What you will do:
Output, please, exactly those lines of the listing that come before the line with "bpy.context.scene.collection.objects.link(lamp)", along with that line itself.

Provided material:

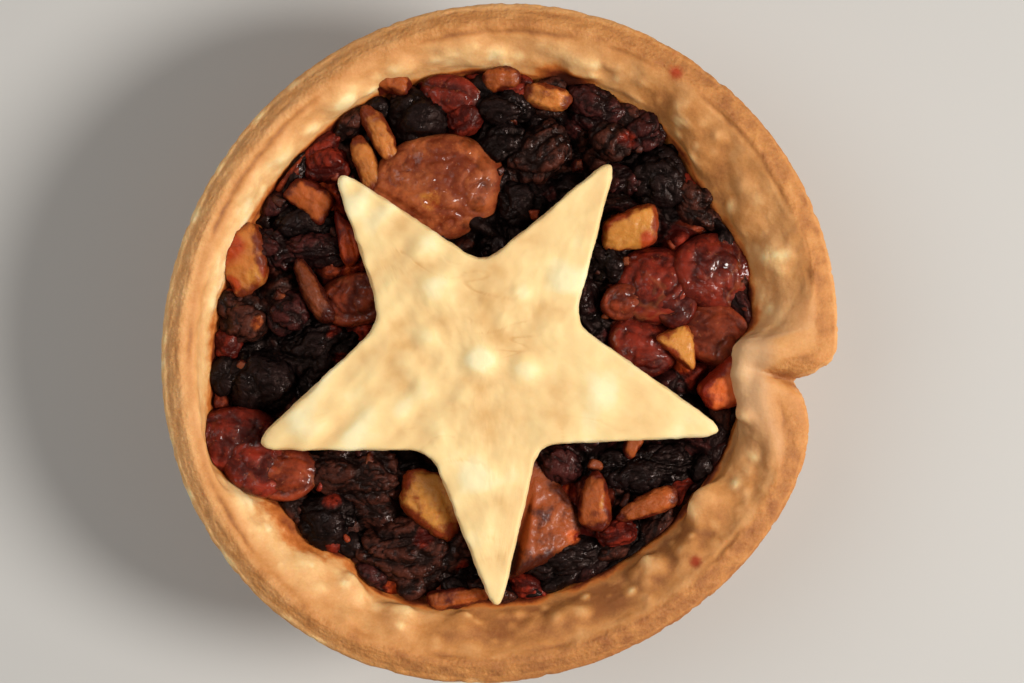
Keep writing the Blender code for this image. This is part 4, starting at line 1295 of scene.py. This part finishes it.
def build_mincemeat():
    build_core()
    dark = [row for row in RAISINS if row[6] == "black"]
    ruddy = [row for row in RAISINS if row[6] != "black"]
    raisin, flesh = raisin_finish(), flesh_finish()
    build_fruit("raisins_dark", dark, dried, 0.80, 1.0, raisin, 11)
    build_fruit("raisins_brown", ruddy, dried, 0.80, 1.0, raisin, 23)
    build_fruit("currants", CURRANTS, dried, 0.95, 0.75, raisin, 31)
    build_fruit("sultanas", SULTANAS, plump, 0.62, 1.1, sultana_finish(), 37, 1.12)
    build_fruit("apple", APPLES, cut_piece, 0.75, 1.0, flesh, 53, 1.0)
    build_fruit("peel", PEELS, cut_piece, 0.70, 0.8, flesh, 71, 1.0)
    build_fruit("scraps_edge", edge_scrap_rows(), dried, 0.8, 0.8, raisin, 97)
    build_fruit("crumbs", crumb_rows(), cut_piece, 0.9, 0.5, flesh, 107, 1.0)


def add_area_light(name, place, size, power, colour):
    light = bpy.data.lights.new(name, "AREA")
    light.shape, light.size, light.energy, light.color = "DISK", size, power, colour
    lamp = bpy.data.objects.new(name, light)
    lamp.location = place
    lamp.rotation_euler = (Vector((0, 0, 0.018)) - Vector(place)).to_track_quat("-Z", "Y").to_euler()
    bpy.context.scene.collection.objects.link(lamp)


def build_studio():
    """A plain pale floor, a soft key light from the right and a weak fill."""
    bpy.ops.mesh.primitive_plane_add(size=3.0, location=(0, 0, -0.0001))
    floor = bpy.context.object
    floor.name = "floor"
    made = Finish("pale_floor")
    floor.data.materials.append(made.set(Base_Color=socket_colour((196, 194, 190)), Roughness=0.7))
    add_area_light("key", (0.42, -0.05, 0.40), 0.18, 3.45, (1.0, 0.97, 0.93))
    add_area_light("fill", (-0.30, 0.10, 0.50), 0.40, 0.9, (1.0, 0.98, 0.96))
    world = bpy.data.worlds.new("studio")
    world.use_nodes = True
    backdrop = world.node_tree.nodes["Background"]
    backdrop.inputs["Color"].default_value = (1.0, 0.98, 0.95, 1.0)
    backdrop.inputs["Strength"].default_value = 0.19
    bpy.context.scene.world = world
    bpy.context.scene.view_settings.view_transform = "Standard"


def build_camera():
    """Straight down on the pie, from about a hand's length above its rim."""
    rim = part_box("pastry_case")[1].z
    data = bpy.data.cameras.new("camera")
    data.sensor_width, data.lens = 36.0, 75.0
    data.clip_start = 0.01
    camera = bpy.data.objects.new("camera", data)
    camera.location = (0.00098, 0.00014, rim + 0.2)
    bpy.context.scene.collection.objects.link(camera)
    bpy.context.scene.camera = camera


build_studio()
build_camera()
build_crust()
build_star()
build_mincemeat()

Exercise result:
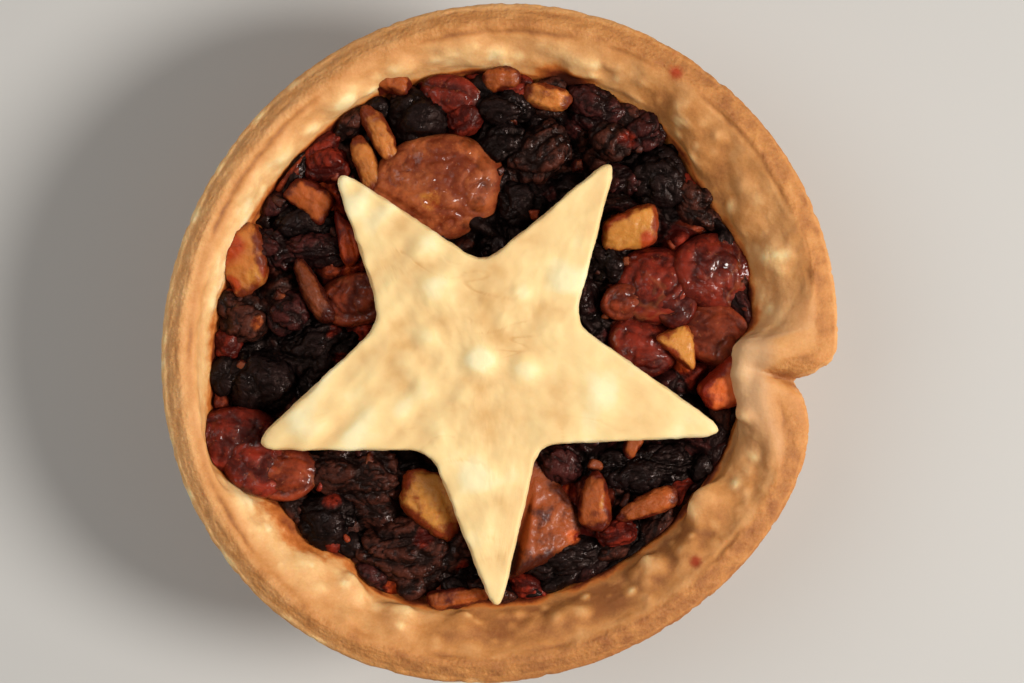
Keep writing the Blender code for this image. This is part 4, starting at line 1295 of scene.py. This part finishes it.
def build_mincemeat():
    build_core()
    dark = [row for row in RAISINS if row[6] == "black"]
    ruddy = [row for row in RAISINS if row[6] != "black"]
    raisin, flesh = raisin_finish(), flesh_finish()
    build_fruit("raisins_dark", dark, dried, 0.80, 1.0, raisin, 11)
    build_fruit("raisins_brown", ruddy, dried, 0.80, 1.0, raisin, 23)
    build_fruit("currants", CURRANTS, dried, 0.95, 0.75, raisin, 31)
    build_fruit("sultanas", SULTANAS, plump, 0.62, 1.1, sultana_finish(), 37, 1.12)
    build_fruit("apple", APPLES, cut_piece, 0.75, 1.0, flesh, 53, 1.0)
    build_fruit("peel", PEELS, cut_piece, 0.70, 0.8, flesh, 71, 1.0)
    build_fruit("scraps_edge", edge_scrap_rows(), dried, 0.8, 0.8, raisin, 97)
    build_fruit("crumbs", crumb_rows(), cut_piece, 0.9, 0.5, flesh, 107, 1.0)


def add_area_light(name, place, size, power, colour):
    light = bpy.data.lights.new(name, "AREA")
    light.shape, light.size, light.energy, light.color = "DISK", size, power, colour
    lamp = bpy.data.objects.new(name, light)
    lamp.location = place
    lamp.rotation_euler = (Vector((0, 0, 0.018)) - Vector(place)).to_track_quat("-Z", "Y").to_euler()
    bpy.context.scene.collection.objects.link(lamp)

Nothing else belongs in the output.